Siamo morti un po tutti, noi che ora ci indigniamo, ci stupiamo, ci interroghiamo. Peggio ancora noi che da un mese abbondante curiosiamo sul profilo di Chiara Petrolini, perchè il nome è noto dal giorno dopo il ritrovamento del primo corpicino, anche se abbiamo fatto finta di non saperlo – perchè faceva brutto scriverlo.
Siamo un po tutti colpevoli, se non morti. Noi che abbiamo troppa fretta per non usare il cellulare mentre guidiamo, per far attraversare i pedoni, per rispettare i limiti di velocità e le esigenze delle altre persone. Noi che documentiamo sui social pure come dormiamo, ma di sociale non abbiamo più nulla.

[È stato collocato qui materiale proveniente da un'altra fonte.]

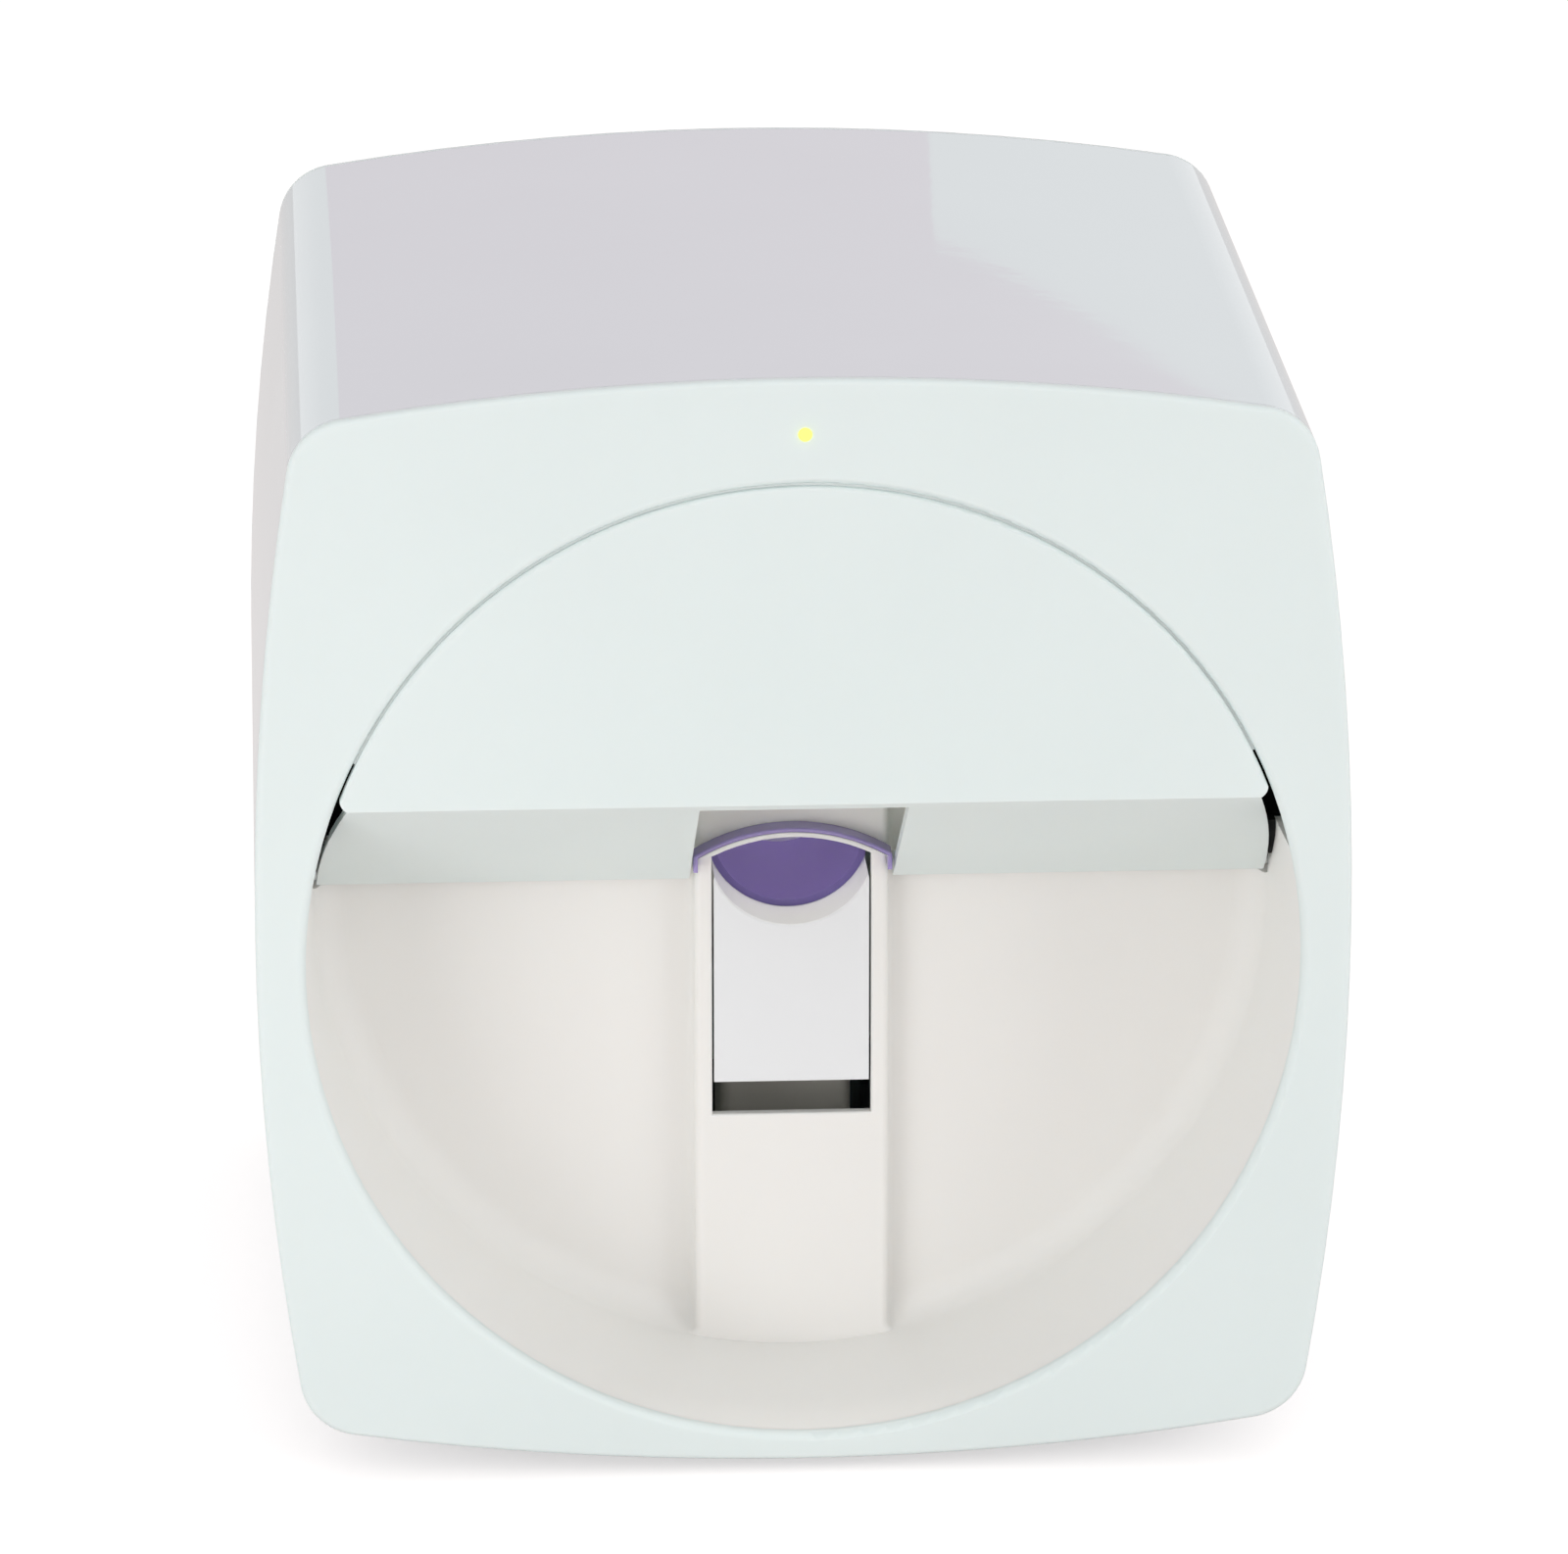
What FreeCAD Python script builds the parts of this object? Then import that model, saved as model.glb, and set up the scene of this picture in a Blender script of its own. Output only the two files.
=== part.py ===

Dell’uomo di Aristotele, l’anima sociale, appunto, ci rimane solo l’animale social. Quello che bestemmia rutta insulta in diretta mondiale. Quello che non ha amici, se non virtuali. Quello che non sa distinguere bene e male, e va negli IUSA dopo aver ammazzato suo figlio.
In una società che ha legalizzato (vivaDDio, qualunque Dio sia) l’aborto da decenni, in una società che contempla culle per la vita e affidi senza censimento della madre, una 22enne ha scelto di uccidere. Probabilmente, due volte. Due situazioni analoghe, la stessa via di fuga.
Ed ora, invece di chiedersi perchè, ci poniamo il problema del come. Ma è così rilevante se è stata aiutata o meno? Sul piano penale si, ma su quello morale e sociale che cambia?
Dire verità o bugie è uguale, ormai. Come non pagare una multa, drogarsi per noia, assumere in nero, prendere in giro il prossimo convinti di essere sempre i più furbi. E abbiamo perso tutti. Genitori, figli, educatori, insegnanti, giornalisti, sociologi. Perchè la società che mette una 22enne in condizione di ammazzare e seppellire due figli, ha fallito a monte.
E poco importa se padre e nonna paterna avrebbero tenuto il bambino, se Chiara si era lasciata da poco, se era un’ottima babysitter e pure una studentessa di legge.
Sarebbe importante capire perchè. E se non ce lo chiediamo, siamo già morti tutti. Ma ancora non lo sappiamo.